[THE PROBLEM]:
Tell how many lines include the string "names". Answer with a single number.

[DATA SECTION]:
━━━━━━━━━━━━━━━━━━━━

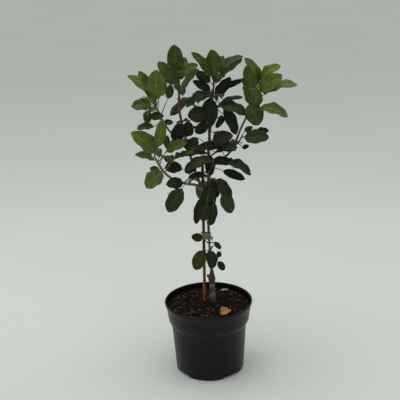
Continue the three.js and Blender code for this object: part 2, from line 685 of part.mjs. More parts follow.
shoot(
  "stem_shoot_front",
  off(trunkAt(256)),
  [[4, -4, 266], [2, -10, 276]],
  1.2,
  [
    [1.0, [-4, -14, 279], [-27, -24, 239], 30, [-0.3, -1, 0.2], 0.1, 0.25],
    [0.9, [7, -18, 280], [9, -28, 242], 20, [0.3, -1, 0.1], 0.1, 0.25],
  ],
  0x4c6540,
);

shoot(
  "stem_shoot_right",
  off(trunkAt(242)),
  [[16, 0, 248], [22, -4, 254]],
  1.1,
  [
    [1.0, [24, -5, 258], [25, -8, 274], 12, [0.2, -1, 0.2], 0.05, 0.2],
    [0.8, [23, -8, 250], [35, -14, 232], 16, [0.2, -1, 0.2], 0.08, 0.2],
  ],
  0x4c6540,
);

shoot(
  "back_shoot_left_high",
  off(trunkAt(542)),
  [[-2, 24, 556], [-14, 44, 568]],
  1.6,
  [
    [1.0, [-20, 52, 576], [-52, 84, 584], 31, [0, 0.3, 1], 0.12, 0.25],
    [1.0, [-10, 54, 580], [2, 94, 600], 31, [0, 0.5, 1], 0.12, 0.25],
    [0.9, [-28, 40, 546], [-60, 54, 532], 28, [-0.2, 0.2, 1], 0.12, 0.25],
    [0.7, [-14, 28, 575], [-44, 40, 596], 28, [-0.4, 0.4, 1], 0.1, 0.25],
    [0.8, [-4, 48, 562], [14, 84, 552], 28, [0.2, 0.3, 1], 0.14, 0.25],
  ],
  0x45572f,
);

// This one passes over the end of the cane.
const overCane = CANE_TOP[2] + 14;
shoot(
  "back_shoot_left_low",
  off(trunkAt(overCane)),
  [[-10, 26, overCane], [-28, 42, 482]],
  1.6,
  [
    [1.0, [-36, 48, 486], [-70, 76, 494], 31, [0, 0.3, 1], 0.12, 0.25],
    [1.0, [-26, 52, 486], [-22, 92, 480], 30, [0, 0.3, 1], 0.14, 0.25],
    [0.9, [-38, 36, 476], [-72, 42, 456], 28, [-0.3, 0, 1], 0.14, 0.25],
    [0.7, [-24, 30, 486], [-48, 44, 508], 26, [-0.4, 0.3, 1], 0.1, 0.25],
  ],
  0x3f512f,
);

shoot(
  "back_shoot_middle",
  off(trunkAt(516)),
  [[10, 28, 526], [8, 48, 534]],
  1.6,
  [
    [1.0, [6, 58, 540], [-16, 96, 542], 31, [-0.2, 0.4, 1], 0.12, 0.25],
    [1.0, [14, 58, 540], [42, 90, 536], 31, [0.2, 0.4, 1], 0.14, 0.25],
    [0.8, [0, 46, 526], [-34, 62, 518], 28, [-0.2, 0.2, 1], 0.14, 0.25],
    [0.8, [20, 46, 518], [52, 60, 502], 28, [0.2, 0.2, 1], 0.12, 0.25],
  ],
  0x3d4f2e,
);

shoot(
  "back_shoot_right_high",
  off(trunkAt(568)),
  [[32, 22, 578], [46, 40, 586]],
  1.6,
  [
    [1.0, [38, 50, 590], [18, 88, 596], 31, [0, 0.4, 1], 0.12, 0.25],
    [0.9, [66, 36, 566], [102, 46, 552], 28, [0.2, 0.1, 1], 0.1, 0.25],
    [0.7, [28, 30, 588], [8, 56, 604], 28, [0, 0.6, 1], 0.1, 0.25],
    [0.8, [42, 26, 568], [66, 22, 546], 24, [0.3, -0.2, 1], 0.1, 0.25],
  ],
  0x45572f,
);

shoot(
  "back_shoot_right_low",
  off(trunkAt(478)),
  [[24, 22, 482], [40, 36, 484]],
  1.6,
  [
    [1.0, [48, 42, 488], [80, 66, 490], 30, [0.2, 0.3, 1], 0.14, 0.25],
    [1.0, [40, 46, 488], [34, 86, 486], 30, [0, 0.4, 1], 0.12, 0.25],
    [0.9, [44, 30, 464], [74, 26, 446], 25, [0.3, 0, 1], 0.12, 0.25],
  ],
  0x3f512f,
);

shoot(
  "back_shoot_low",
  off(trunkAt(424)),
  [[6, 28, 430], [8, 44, 432]],
  1.6,
  [
    [1.0, [4, 52, 430], [-14, 84, 406], 31, [-0.2, 0.4, 1], 0.12, 0.25],
    [1.0, [14, 50, 416], [38, 72, 392], 30, [0.2, 0.4, 1], 0.12, 0.25],
    [0.8, [-2, 42, 426], [-36, 54, 404], 29, [-0.3, 0.2, 1], 0.12, 0.25],
    [0.8, [12, 40, 422], [18, 52, 378], 28, [0.2, 1, 0.2], 0.1, 0.25],
    [0.5, [-2, 30, 420], [-12, 36, 376], 27, [-0.3, 1, 0.2], 0.1, 0.25],
  ],
  0x43572f,
);

// ---- What has fallen on the soil ----
// A point over the mound, at a share of the way from its middle to the wall and a bearing.
function overSoil(share, degrees, lift) {
  const fromMiddle = share * (innerRadius(soilEdgeZ) - GAP);
  const bearing = THREE.MathUtils.degToRad(degrees);
  const rise = SOIL_MOUND * Math.cos((share * Math.PI) / 2) - SOIL_MOUND;
  const height = PLANTING_HEIGHT + rise + lift;
  return new THREE.Vector3(
    fromMiddle * Math.cos(bearing),
    fromMiddle * Math.sin(bearing),
    height,
  );
}

// A dry leaf lies on the mound with its edges curled up: where its middle is, as [share,
// degrees], its length and width, the way it points, its fold and its colour.
const DRY_LEAVES = {
  front: [[0.65, -57], 32, 22, 54, 0.35, 0xa0693a],
  back: [[0.83, 60], 19, 7, 15, 0.3, 0xb59a63],
};
const DRY_LEAF_ARCH = 0.05;
const DRY_LEAF_LIFT = 3;
for (const [place, [spot, length, width, turn, fold, colour]] of Object.entries(DRY_LEAVES)) {
  const middle = overSoil(...spot, DRY_LEAF_LIFT);
  const half = new THREE.Vector3(length / 2, 0, 0);
  half.applyAxisAngle(new THREE.Vector3(0, 0, 1), THREE.MathUtils.degToRad(turn));
  const base = middle.clone().sub(half).toArray();
  const tip = middle.clone().add(half).toArray();
  const leaf = blade(leafFrame(base, tip, [0, 0, 1], DRY_LEAF_ARCH), width, fold);
  addPiece(plant, `dry_leaf_${place}`, geometryOf(solid(leaf)), colour, 0.9);
}

// Flat pieces of bark, pointed at both ends: [share, degrees, length, width, turn in degrees].
const BARK_CHIPS = [
  [0.735, 200, 16, 8, 23],
  [0.733, 232, 14, 7, 120],
  [0.754, 258, 17, 8, 69],
  [0.5, 280, 13, 7, 160],
  [0.743, 7, 15, 8, 52],
  [0.733, 38, 14, 7, 109],
  [0.73, 117, 16, 7, 11],
  [0.834, 160, 13, 7, 86],
];
const CHIP_THICKNESS = 3;
const CHIP_LIFT = 0.85; // clearance over the soil
const CHIP_POINT = 0.35; // how much narrower a chip is at its ends
for (const [i, [share, degrees, length, width, turn]] of BARK_CHIPS.entries()) {
  const chip = new THREE.BoxGeometry(length, width, CHIP_THICKNESS, 2, 1, 1);
  const corner = chip.attributes.position;
  for (let k = 0; k < corner.count; k++) {
    const end = Math.abs(corner.getX(k)) / (length / 2);
    corner.setY(k, corner.getY(k) * (1 - CHIP_POINT * end));
  }
  const middle = overSoil(share, degrees, CHIP_LIFT + CHIP_THICKNESS / 2);
  chip.rotateZ(THREE.MathUtils.degToRad(turn)).translate(...middle.toArray());
  addPiece(plant, `bark_chip_${i + 1}`, geometryOf(solid(chip)), 0x7a4a33, 0.95);
}

export default root;
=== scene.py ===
# A young grafted apple tree in a black nursery pot, tied to a bamboo cane. The file goes up the
# object as it is put together: pot, potting mix, cane, trunk, tie, leafy shoots, litter. Sizes
# are in millimetres where they repeat the CAD's own, and are turned to metres by MM.
import functools
import json
import math

import bpy
import numpy as np
from mathutils import Matrix, Vector

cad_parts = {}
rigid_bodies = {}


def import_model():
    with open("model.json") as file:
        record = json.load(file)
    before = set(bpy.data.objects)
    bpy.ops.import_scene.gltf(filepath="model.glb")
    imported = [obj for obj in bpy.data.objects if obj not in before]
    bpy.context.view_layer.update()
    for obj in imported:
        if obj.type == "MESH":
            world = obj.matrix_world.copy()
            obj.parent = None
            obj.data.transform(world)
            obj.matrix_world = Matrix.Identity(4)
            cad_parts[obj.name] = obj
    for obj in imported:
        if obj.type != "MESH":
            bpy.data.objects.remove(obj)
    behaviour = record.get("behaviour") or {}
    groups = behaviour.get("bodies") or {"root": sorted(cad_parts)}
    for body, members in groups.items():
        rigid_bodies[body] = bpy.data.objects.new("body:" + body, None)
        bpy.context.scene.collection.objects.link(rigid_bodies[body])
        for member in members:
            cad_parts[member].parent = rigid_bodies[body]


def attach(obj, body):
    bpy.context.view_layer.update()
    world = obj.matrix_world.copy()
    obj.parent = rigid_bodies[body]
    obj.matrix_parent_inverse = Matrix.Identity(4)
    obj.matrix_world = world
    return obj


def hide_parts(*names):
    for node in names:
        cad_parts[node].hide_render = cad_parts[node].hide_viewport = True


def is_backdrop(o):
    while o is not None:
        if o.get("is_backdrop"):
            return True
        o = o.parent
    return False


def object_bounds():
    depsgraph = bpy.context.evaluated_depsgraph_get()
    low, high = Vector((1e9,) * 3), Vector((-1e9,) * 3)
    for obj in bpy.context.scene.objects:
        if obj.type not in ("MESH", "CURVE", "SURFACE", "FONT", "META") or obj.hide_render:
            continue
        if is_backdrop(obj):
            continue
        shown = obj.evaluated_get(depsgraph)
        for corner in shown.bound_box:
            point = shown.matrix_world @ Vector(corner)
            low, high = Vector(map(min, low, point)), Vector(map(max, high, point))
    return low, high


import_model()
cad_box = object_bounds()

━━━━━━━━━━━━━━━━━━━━

[RESPONSE BELOW]:
2